Given request:
Restate all of the data exactly.

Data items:
◇ ◇ ◇ ◇ ◇

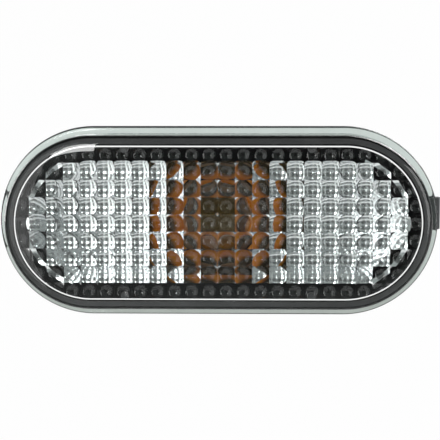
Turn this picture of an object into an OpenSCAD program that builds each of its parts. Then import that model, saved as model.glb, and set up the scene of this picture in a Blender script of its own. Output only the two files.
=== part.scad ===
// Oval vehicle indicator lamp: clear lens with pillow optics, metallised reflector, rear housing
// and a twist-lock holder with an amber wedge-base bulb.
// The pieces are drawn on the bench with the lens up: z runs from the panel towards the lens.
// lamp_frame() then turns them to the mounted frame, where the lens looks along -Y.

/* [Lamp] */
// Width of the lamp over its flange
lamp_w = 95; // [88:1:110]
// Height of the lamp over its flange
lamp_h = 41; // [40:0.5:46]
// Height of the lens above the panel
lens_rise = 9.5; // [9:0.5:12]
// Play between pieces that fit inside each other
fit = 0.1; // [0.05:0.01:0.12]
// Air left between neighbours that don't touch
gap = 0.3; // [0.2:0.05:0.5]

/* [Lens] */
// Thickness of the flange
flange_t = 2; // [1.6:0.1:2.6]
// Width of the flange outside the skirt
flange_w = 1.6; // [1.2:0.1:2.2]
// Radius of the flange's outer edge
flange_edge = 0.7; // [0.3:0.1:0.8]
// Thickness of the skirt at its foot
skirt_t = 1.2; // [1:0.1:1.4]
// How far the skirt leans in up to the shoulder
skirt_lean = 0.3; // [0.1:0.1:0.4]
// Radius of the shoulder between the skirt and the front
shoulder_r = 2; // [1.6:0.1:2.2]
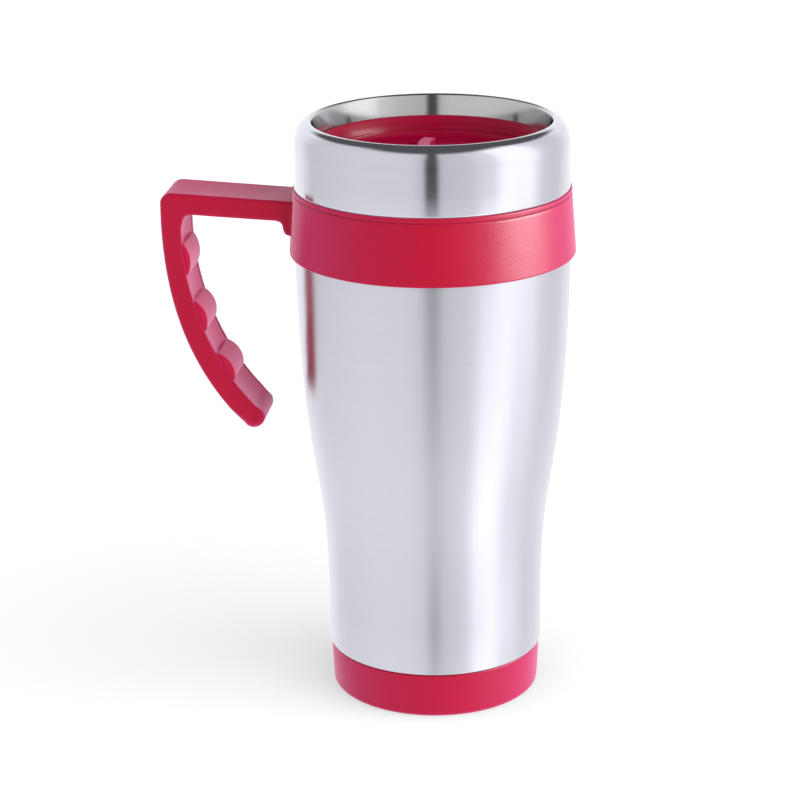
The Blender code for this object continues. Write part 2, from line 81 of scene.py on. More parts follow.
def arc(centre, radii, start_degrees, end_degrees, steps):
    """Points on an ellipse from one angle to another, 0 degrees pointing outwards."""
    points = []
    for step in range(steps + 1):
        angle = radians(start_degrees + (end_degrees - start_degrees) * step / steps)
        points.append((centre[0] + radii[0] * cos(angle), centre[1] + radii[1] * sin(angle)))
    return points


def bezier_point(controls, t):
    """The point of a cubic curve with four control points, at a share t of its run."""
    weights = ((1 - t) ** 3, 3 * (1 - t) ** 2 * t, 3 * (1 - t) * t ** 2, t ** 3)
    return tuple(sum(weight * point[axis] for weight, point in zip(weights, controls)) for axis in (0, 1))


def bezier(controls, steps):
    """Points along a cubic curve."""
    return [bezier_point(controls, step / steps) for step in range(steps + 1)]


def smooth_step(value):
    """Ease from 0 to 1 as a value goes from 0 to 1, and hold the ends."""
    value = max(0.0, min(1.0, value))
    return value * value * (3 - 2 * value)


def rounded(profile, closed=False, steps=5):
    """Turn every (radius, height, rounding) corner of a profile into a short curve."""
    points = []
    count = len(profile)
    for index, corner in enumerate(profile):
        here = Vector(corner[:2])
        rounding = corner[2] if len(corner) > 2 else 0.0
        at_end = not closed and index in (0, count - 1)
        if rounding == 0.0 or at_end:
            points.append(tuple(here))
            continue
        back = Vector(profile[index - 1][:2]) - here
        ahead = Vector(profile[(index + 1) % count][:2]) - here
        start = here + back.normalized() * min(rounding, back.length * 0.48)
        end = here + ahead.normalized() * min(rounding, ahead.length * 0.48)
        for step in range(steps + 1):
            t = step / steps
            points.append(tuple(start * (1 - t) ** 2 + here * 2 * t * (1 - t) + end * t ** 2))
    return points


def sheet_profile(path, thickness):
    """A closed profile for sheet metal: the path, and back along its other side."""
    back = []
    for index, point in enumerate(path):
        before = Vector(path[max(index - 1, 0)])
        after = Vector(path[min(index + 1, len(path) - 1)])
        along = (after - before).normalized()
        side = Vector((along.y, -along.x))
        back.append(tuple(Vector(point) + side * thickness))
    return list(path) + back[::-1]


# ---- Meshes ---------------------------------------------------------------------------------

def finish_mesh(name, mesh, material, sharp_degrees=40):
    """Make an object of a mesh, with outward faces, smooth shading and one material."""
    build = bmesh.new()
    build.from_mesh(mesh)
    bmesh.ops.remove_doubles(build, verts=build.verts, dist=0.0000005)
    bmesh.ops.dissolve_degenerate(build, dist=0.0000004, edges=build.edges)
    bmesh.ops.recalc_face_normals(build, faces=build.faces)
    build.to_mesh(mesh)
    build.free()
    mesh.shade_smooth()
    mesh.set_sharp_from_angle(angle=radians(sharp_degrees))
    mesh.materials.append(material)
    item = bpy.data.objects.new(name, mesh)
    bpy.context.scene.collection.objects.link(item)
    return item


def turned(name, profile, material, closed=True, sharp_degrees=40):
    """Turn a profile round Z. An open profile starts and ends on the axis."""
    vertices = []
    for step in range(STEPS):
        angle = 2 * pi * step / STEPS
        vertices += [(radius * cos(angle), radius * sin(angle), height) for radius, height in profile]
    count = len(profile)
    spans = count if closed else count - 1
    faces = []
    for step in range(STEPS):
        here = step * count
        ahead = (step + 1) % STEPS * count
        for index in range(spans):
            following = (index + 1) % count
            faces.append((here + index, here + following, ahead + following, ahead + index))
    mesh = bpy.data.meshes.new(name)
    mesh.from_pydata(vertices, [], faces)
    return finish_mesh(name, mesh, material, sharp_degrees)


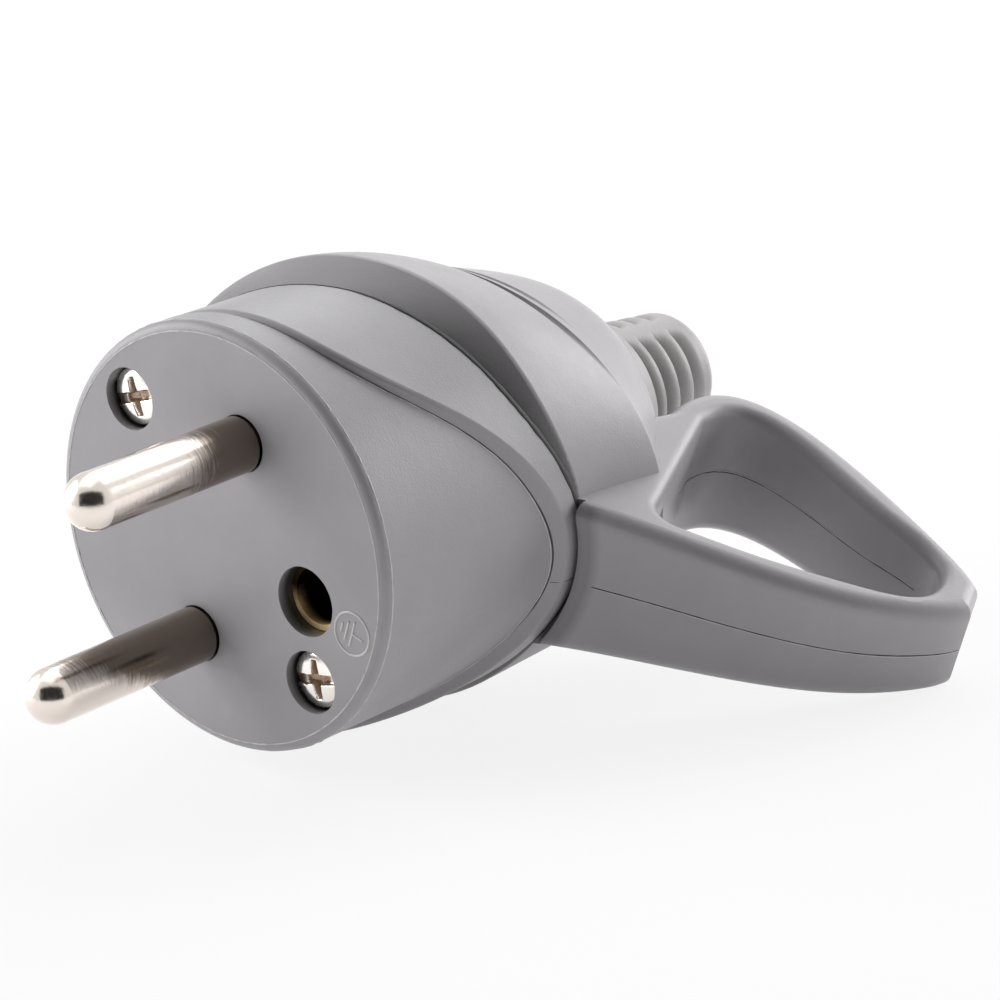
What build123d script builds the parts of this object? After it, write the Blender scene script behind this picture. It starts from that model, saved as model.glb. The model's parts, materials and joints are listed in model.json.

◇ ◇ ◇ ◇ ◇

Output for this task:
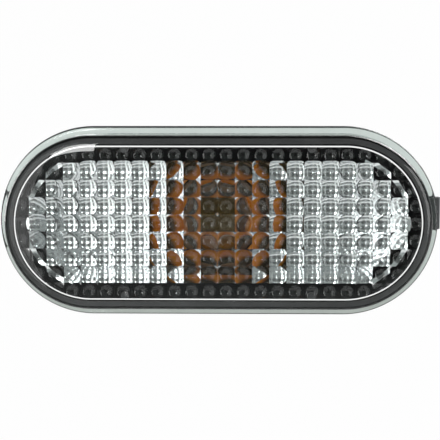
Turn this picture of an object into an OpenSCAD program that builds each of its parts. Then import that model, saved as model.glb, and set up the scene of this picture in a Blender script of its own. Output only the two files.
=== part.scad ===
// Oval vehicle indicator lamp: clear lens with pillow optics, metallised reflector, rear housing
// and a twist-lock holder with an amber wedge-base bulb.
// The pieces are drawn on the bench with the lens up: z runs from the panel towards the lens.
// lamp_frame() then turns them to the mounted frame, where the lens looks along -Y.

/* [Lamp] */
// Width of the lamp over its flange
lamp_w = 95; // [88:1:110]
// Height of the lamp over its flange
lamp_h = 41; // [40:0.5:46]
// Height of the lens above the panel
lens_rise = 9.5; // [9:0.5:12]
// Play between pieces that fit inside each other
fit = 0.1; // [0.05:0.01:0.12]
// Air left between neighbours that don't touch
gap = 0.3; // [0.2:0.05:0.5]

/* [Lens] */
// Thickness of the flange
flange_t = 2; // [1.6:0.1:2.6]
// Width of the flange outside the skirt
flange_w = 1.6; // [1.2:0.1:2.2]
// Radius of the flange's outer edge
flange_edge = 0.7; // [0.3:0.1:0.8]
// Thickness of the skirt at its foot
skirt_t = 1.2; // [1:0.1:1.4]
// How far the skirt leans in up to the shoulder
skirt_lean = 0.3; // [0.1:0.1:0.4]
// Radius of the shoulder between the skirt and the front
shoulder_r = 2; // [1.6:0.1:2.2]
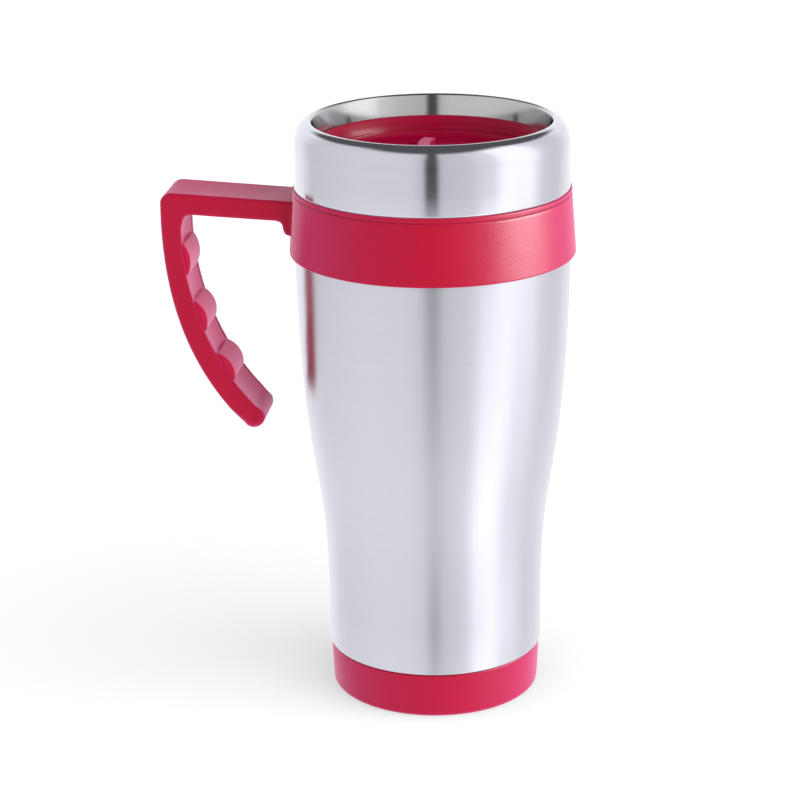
The Blender code for this object continues. Write part 2, from line 81 of scene.py on. More parts follow.
def arc(centre, radii, start_degrees, end_degrees, steps):
    """Points on an ellipse from one angle to another, 0 degrees pointing outwards."""
    points = []
    for step in range(steps + 1):
        angle = radians(start_degrees + (end_degrees - start_degrees) * step / steps)
        points.append((centre[0] + radii[0] * cos(angle), centre[1] + radii[1] * sin(angle)))
    return points


def bezier_point(controls, t):
    """The point of a cubic curve with four control points, at a share t of its run."""
    weights = ((1 - t) ** 3, 3 * (1 - t) ** 2 * t, 3 * (1 - t) * t ** 2, t ** 3)
    return tuple(sum(weight * point[axis] for weight, point in zip(weights, controls)) for axis in (0, 1))


def bezier(controls, steps):
    """Points along a cubic curve."""
    return [bezier_point(controls, step / steps) for step in range(steps + 1)]


def smooth_step(value):
    """Ease from 0 to 1 as a value goes from 0 to 1, and hold the ends."""
    value = max(0.0, min(1.0, value))
    return value * value * (3 - 2 * value)


def rounded(profile, closed=False, steps=5):
    """Turn every (radius, height, rounding) corner of a profile into a short curve."""
    points = []
    count = len(profile)
    for index, corner in enumerate(profile):
        here = Vector(corner[:2])
        rounding = corner[2] if len(corner) > 2 else 0.0
        at_end = not closed and index in (0, count - 1)
        if rounding == 0.0 or at_end:
            points.append(tuple(here))
            continue
        back = Vector(profile[index - 1][:2]) - here
        ahead = Vector(profile[(index + 1) % count][:2]) - here
        start = here + back.normalized() * min(rounding, back.length * 0.48)
        end = here + ahead.normalized() * min(rounding, ahead.length * 0.48)
        for step in range(steps + 1):
            t = step / steps
            points.append(tuple(start * (1 - t) ** 2 + here * 2 * t * (1 - t) + end * t ** 2))
    return points


def sheet_profile(path, thickness):
    """A closed profile for sheet metal: the path, and back along its other side."""
    back = []
    for index, point in enumerate(path):
        before = Vector(path[max(index - 1, 0)])
        after = Vector(path[min(index + 1, len(path) - 1)])
        along = (after - before).normalized()
        side = Vector((along.y, -along.x))
        back.append(tuple(Vector(point) + side * thickness))
    return list(path) + back[::-1]


# ---- Meshes ---------------------------------------------------------------------------------

def finish_mesh(name, mesh, material, sharp_degrees=40):
    """Make an object of a mesh, with outward faces, smooth shading and one material."""
    build = bmesh.new()
    build.from_mesh(mesh)
    bmesh.ops.remove_doubles(build, verts=build.verts, dist=0.0000005)
    bmesh.ops.dissolve_degenerate(build, dist=0.0000004, edges=build.edges)
    bmesh.ops.recalc_face_normals(build, faces=build.faces)
    build.to_mesh(mesh)
    build.free()
    mesh.shade_smooth()
    mesh.set_sharp_from_angle(angle=radians(sharp_degrees))
    mesh.materials.append(material)
    item = bpy.data.objects.new(name, mesh)
    bpy.context.scene.collection.objects.link(item)
    return item


def turned(name, profile, material, closed=True, sharp_degrees=40):
    """Turn a profile round Z. An open profile starts and ends on the axis."""
    vertices = []
    for step in range(STEPS):
        angle = 2 * pi * step / STEPS
        vertices += [(radius * cos(angle), radius * sin(angle), height) for radius, height in profile]
    count = len(profile)
    spans = count if closed else count - 1
    faces = []
    for step in range(STEPS):
        here = step * count
        ahead = (step + 1) % STEPS * count
        for index in range(spans):
            following = (index + 1) % count
            faces.append((here + index, here + following, ahead + following, ahead + index))
    mesh = bpy.data.meshes.new(name)
    mesh.from_pydata(vertices, [], faces)
    return finish_mesh(name, mesh, material, sharp_degrees)


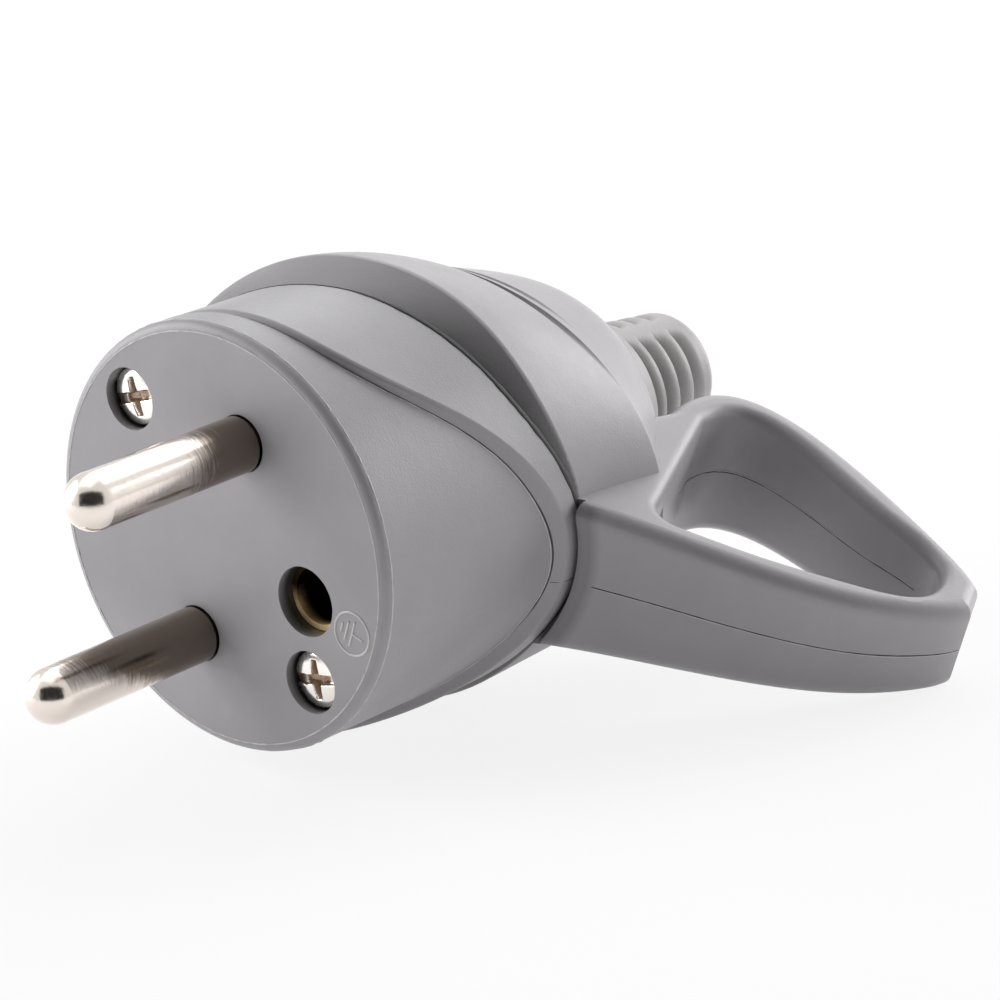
What build123d script builds the parts of this object? After it, write the Blender scene script behind this picture. It starts from that model, saved as model.glb. The model's parts, materials and joints are listed in model.json.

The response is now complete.